Reproducibility / hardware

Key Default Notes
seed 786 seeds python/numpy/torch
device cpu cpu is deterministic; mps/cuda for speed
deterministic true load cached identical initial weights for all clients/frameworks
total_cpus / total_gpus 4 / 0 Flower/Ray resource pool

Data

Key Default Notes
dataset mnist see Datasets
data_distribution iid iid, dirichlet (label skew), pathological (N classes/client)
dirichlet_alpha 0.5 only used when distribution is dirichlet; lower ⇒ more heterogeneous
classes_per_partition 2 only used when distribution is pathological
dataset_partitions 100 the dataset is split into this many shards; the first num_clients are used.

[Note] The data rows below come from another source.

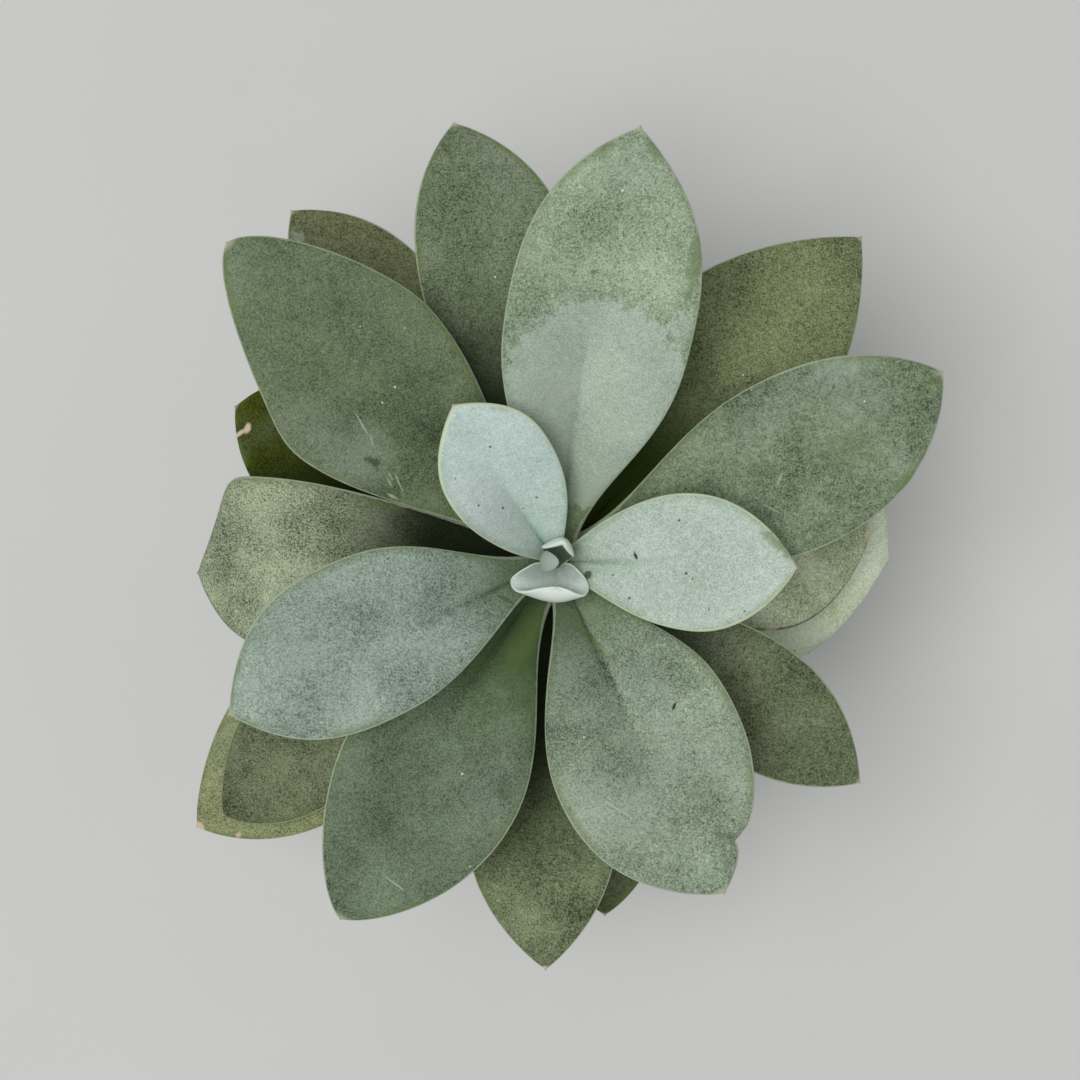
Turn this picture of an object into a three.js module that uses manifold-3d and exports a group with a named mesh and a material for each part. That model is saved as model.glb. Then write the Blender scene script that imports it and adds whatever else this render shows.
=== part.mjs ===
// Potted mountain fire senecio: a rosette of spoon-shaped succulent leaves on a short stem,
// standing in a plain round nursery pot. Millimetres, +Z up.
// The origin is the middle of the pot's underside. Headings are in degrees from +X, counted
// counter-clockwise as seen from above.

import * as THREE from "three";
import { mergeVertices } from "three/addons/utils/BufferGeometryUtils.js";
import Module from "manifold-3d";

const wasm = await Module();
wasm.setup();

// Driving dimensions
const FIT_GAP = 0.3;

const POT = {
  height: 55,
  baseRadius: 21.5,
  shoulderRadius: 25.6,
  rimRadius: 28.3,
  bandHeight: 9,
  bandStep: 1.6,
  wall: 1.1,
  floor: 1.4,
  lip: 0.8,
  drainHoles: 6,
  drainRadius: 2.6,
  drainSides: 16,
  segments: 48,
};

const SOIL = { top: 49, bump: 0.6, lumps: [3, 5], lumpTwist: 0.8, segments: 40 };

const STEM = {
  foot: 24,
  stations: [[24, 4.4], [60, 4.4], [72, 3.9], [80, 2.7], [85, 1.5], [87.4, 0.5]],
  scars: 6,
  scarHeight: 0.35,
  scarSize: [2.3, 1.0],
  rings: 26,
  segments: 18,
};

const ROSETTE = { topSeat: 88.6, seatSpacing: 1.3, turn: -137.5, seatDepth: 0.5, heart: 0.2 };

const BLADE = {
  curl: 1,
  edge: 0.7,
  leanest: 1.0,
  bodyPerWidth: 0.065,
  tipThinning: 0.4,
  fold: [38, 8],
  keel: 0.2,
  cup: 0.1,
  tipWidth: 0.035,
  foldFade: 1.3,
  marginTaper: 0.7,
  rows: 12,
  columns: 6,
  rowCrowding: 0.12,
  stepsPerRow: 8,
};

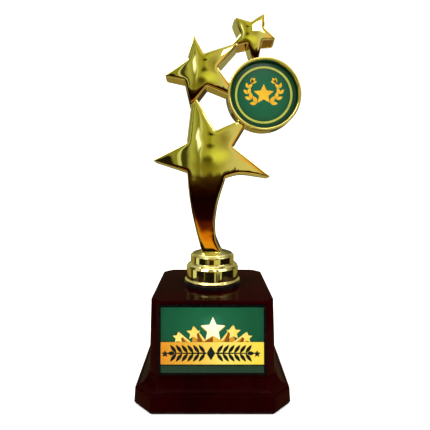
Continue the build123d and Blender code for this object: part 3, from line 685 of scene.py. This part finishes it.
def mirrored(angle, side):
    """An angle drawn for the right side (1), or its mirror image for the left (-1)."""
    return angle if side > 0 else pi - angle


def print_piece(name, outlines, to_front, body, material, thick=PRINT_THICK):
    """Flat printed shapes with a little thickness. to_front maps (across, up, lift off the face) to space."""
    verts, faces = [], []
    for outline in outlines:
        start, n = len(verts), len(outline)
        verts += [to_front(u, v, thick) for u, v in outline]
        verts += [to_front(u, v, 0.0) for u, v in outline]
        faces.append(tuple(range(start, start + n)))
        faces.append(tuple(range(start + 2 * n - 1, start + n - 1, -1)))
        faces += [(start + i, start + (i + 1) % n, start + n + (i + 1) % n, start + n + i) for i in range(n)]
    obj = new_object(name, verts, faces, PRINT_SMOOTH)
    fix_normals(obj)
    obj.data.materials.append(material)
    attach(obj, body)
    return obj


def ring_outlines(radius, width, pieces):
    """A ring as four-cornered outlines laid end to end."""
    out = []
    for k in range(pieces):
        a, b = 2 * pi * k / pieces, 2 * pi * (k + 1) / pieces
        near, far = radius - width / 2, radius + width / 2
        out.append([(near * cos(a), near * sin(a)), (far * cos(a), far * sin(a)),
                    (far * cos(b), far * sin(b)), (near * cos(b), near * sin(b))])
    return out


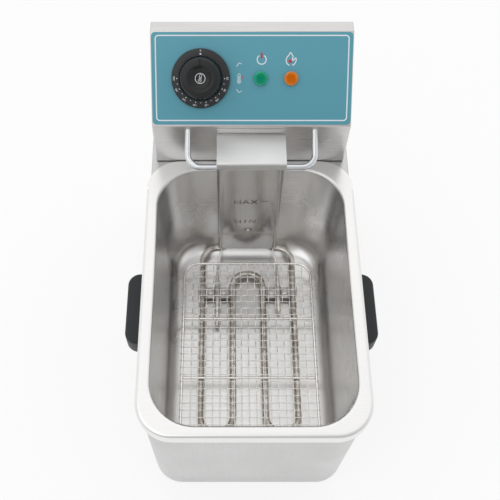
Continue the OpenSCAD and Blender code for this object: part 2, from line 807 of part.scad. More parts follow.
module head_casing() {
    color("lightgray") difference() {
        union() {
            difference() {
                side_extrude(head_w) head_outline(0);
                side_extrude(head_w - 2 * head_wall) difference() {
                    union() {
                        head_outline(head_wall);
                        translate([head_front + head_wall, cover_low - 1])
                            square([head_back - head_front + 1, 2]);
                        translate([head_back - 1, cover_low - 1])
                            square([2, head_h + 1 - head_wall - cover_low]);
                    }
                }
            }
            for (x = [-1, 1])
                side_extrude(cover_fold, x * (head_w / 2 - head_wall - cover_fold / 2))
                    translate([cover_front - head_wall, cover_low])
                    square([head_wall, head_h - head_wall - cover_low]);
        }
        block([-arm_w / 2 - 0.1, arm_w / 2 + 0.1], [head_front - 1, head_front + head_wall + 1],
            [arm_top - arm_box_h - 0.1, arm_top + 0.1]);
        for (x = [-1, 1])
            translate(at(x * rail_span / 2, head_front, rail_in_h)) rotate([90 + rail_a, 0, 0])
                cylinder(d = rail_t + 0.3, h = 12, center = true);
        on_slope(knob_x, control_s) cylinder(r = bush_r + 0.2, h = 6, center = true);
        for (x = [-1, 1])
            on_slope(knob_x + x * stat_screw_x, control_s)
                cylinder(r = stat_screw_r + 0.1, h = 6, center = true);
        for (x = [green_x, orange_x])
            on_slope(x, control_s) cylinder(r = lens_shank_r + 0.2, h = 6, center = true);
        for (p = cover_screw_places())
            translate(at(p.x, cover_front, p.y)) rotate([90, 0, 0])
                cylinder(r = cover_screw_r + 0.05, h = 4 * head_wall, center = true);
    }
}

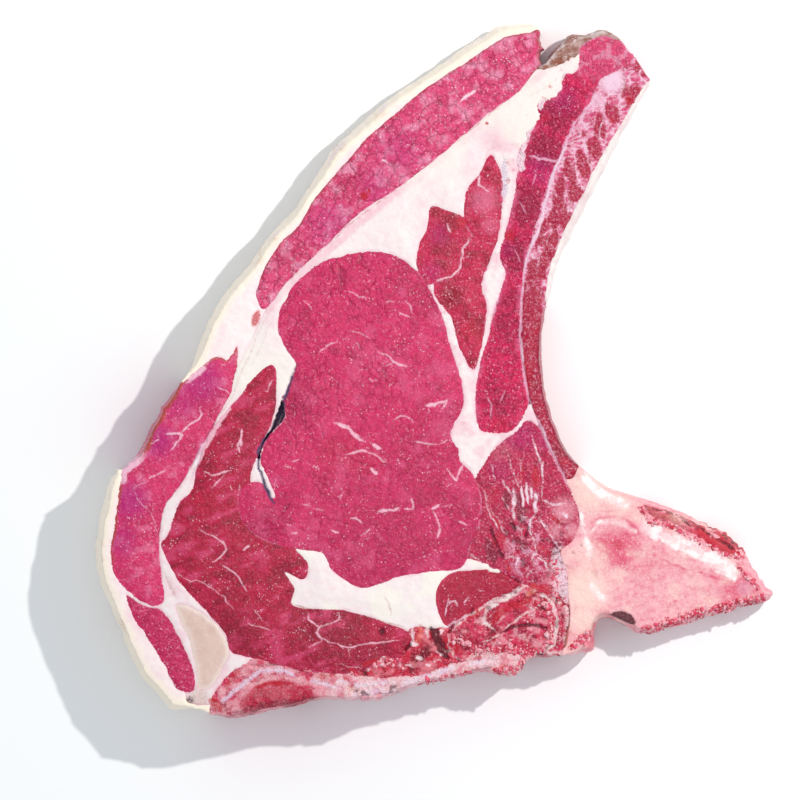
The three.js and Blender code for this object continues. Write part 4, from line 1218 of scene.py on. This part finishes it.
def wobbled(place):
    """Shifts points by a shared field, so that neighbouring outlines stay matched."""
    ragged = stroke_mask(place, RAGGED_EDGES, 2.0, 1.0)[:, None]
    return place + WOBBLE * drift(place, 4.5, 3) + RAGGED_WOBBLE * ragged * drift(place, 2.4, 5)


def natural_loop(loop):
    """An even, slightly irregular version of a solid's outline that just closes the seam."""
    loop = soften(even_points(loop, TOP_STEP), 1)
    return even_points(wobbled(loop + SEAM_OVERLAP * outward_normals(loop)), TOP_STEP)


def tree_of(points):
    tree = kdtree.KDTree(len(points))
    for index, (x, y) in enumerate(points):
        tree.insert((x, y, 0), index)
    tree.balance()
    return tree


def distances(tree, points):
    """How far each point lies from the nearest point of the tree."""
    return np.array([tree.find((x, y, 0))[2] for x, y in points])


def thickness(place):
    """The plain wedge's height above the table."""
    along = place @ WEDGE_DIRECTION
    return THIN_SIDE + (THICK_SIDE - THIN_SIDE) * smooth_share(along, WEDGE_START, WEDGE_END)


# The shape of one piece

def leaning(loop, outer, flare):
    """How far each outline point leans in at the top: along the silhouette only."""
    if not outer.any() or flare == 0:
        return np.zeros(len(loop))
    lean = np.where(outer, flare, 0.0)
    if not outer.all():
        lean = np.minimum(lean, LEAN_TO_SEAM * distances(tree_of(loop[~outer]), loop))
    normals = outward_normals(soften(loop, NORMAL_REACH))
    rim = np.flatnonzero(outer)
    for index in rim:
        facing = rim[normals[rim] @ normals[index] < OPPOSITE]
        if len(facing):
            width = np.linalg.norm(loop[facing] - loop[index], axis=1).min()
            lean[index] = min(lean[index], LEAN_TO_WIDTH * width)
    return soften(lean, NORMAL_REACH) * outer


def grid_inside(loops, step):
    """Points of a triangular grid that lie inside the loops and off their edges."""
    low = np.min(loops[0], axis=0)
    high = np.max(loops[0], axis=0)
    starts = np.vstack(loops)
    ends = np.vstack([np.roll(loop, -1, axis=0) for loop in loops])
    rows = []
    row_height = step * math.sqrt(3) / 2
    for number in range(int((high[1] - low[1]) / row_height) + 1):
        y = low[1] + (number + ROW_OFFSET) * row_height
        crossing = (starts[:, 1] <= y) != (ends[:, 1] <= y)
        first, last = starts[crossing], ends[crossing]
        slope = (last - first)[:, 0] / (last - first)[:, 1]
        borders = np.sort(first[:, 0] + (y - first[:, 1]) * slope)
        x = np.arange(low[0] + (number % 2) * step / 2, high[0], step)
        within = np.searchsorted(borders, x) % 2 == 1
        rows.append(np.stack([x[within], np.full(within.sum(), y)], -1))
    points = np.vstack(rows)
    away = distances(tree_of(starts), points)
    return points[away > GRID_CLEARANCE * step]


def triangulated(loops, inner):
    """Joins outline and inner points into triangles that stay inside the outline."""
    points = np.vstack([*loops, inner]) if len(inner) else np.vstack(loops)
    edges = []
    start = 0
    for loop in loops:
        edges += [(start + k, start + (k + 1) % len(loop)) for k in range(len(loop))]
        start += len(loop)
    result = delaunay_2d_cdt([Vector(p) for p in points.tolist()], edges, [], 0, CUT_TOLERANCE, True)
    places = np.array([tuple(v) for v in result[0]])
    source = np.array([ids[0] if ids else -1 for ids in result[3]])
    triangles = np.array(result[2])
    on_rim = ((source < start) | (source == -1))[triangles].all(axis=1)
    keep = np.ones(len(triangles), bool)
    keep[on_rim] = inside_loops(places[triangles[on_rim]].mean(axis=1), loops)
    triangles = triangles[keep]
    a, b, c = (places[triangles[:, k]] for k in range(3))
    clockwise = (b - a)[:, 0] * (c - a)[:, 1] < (b - a)[:, 1] * (c - a)[:, 0]
    triangles[clockwise] = triangles[clockwise][:, ::-1]
    return places, triangles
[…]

Keep it fixed while sweeping num_clients so per-client data size is comparable.
max_test_data_size 2048 size of the central test subset (keeps eval fast)

Model

Key Default Options
model_name LeNet LeNet (32×32 conv), ConvNet (smooth activations, for DLG), MLP (fast)

FL parameters

Key Default Notes
num_clients 10 participants per round (all participate; fraction_fit=1)
num_rounds 10 global aggregation rounds
client_epochs 1 local epochs per round
client_lr 0.01 local learning rate
client_batch_size 32 local batch size
optimizer SGD SGD, Adam

Plugins

  • attacks: / defenses: — lists of {name, params, target_clients?}. See Attacks and Defenses for each plugin's parameters. target_clients (attacks only) restricts the attack to those client ids; omit for all.
  • metrics: — list of metric-listener names. accuracy and loss are always produced; add per_client for personalized evaluation. See Metrics.

runs:

A list of {framework, name?, ...overrides}. One entry per framework you want to execute. A run entry may also override any top-level knob and may carry its own attacks/defenses/ metrics. Frameworks: reference, flwr/flower, nvflare/flare.

testing:

Where parameters come from in code

Defaults and validation live in fltest/core/config.py (TestConfig and RunSpec). The fuzzable knob list is FUZZABLE_KNOBS in the same file.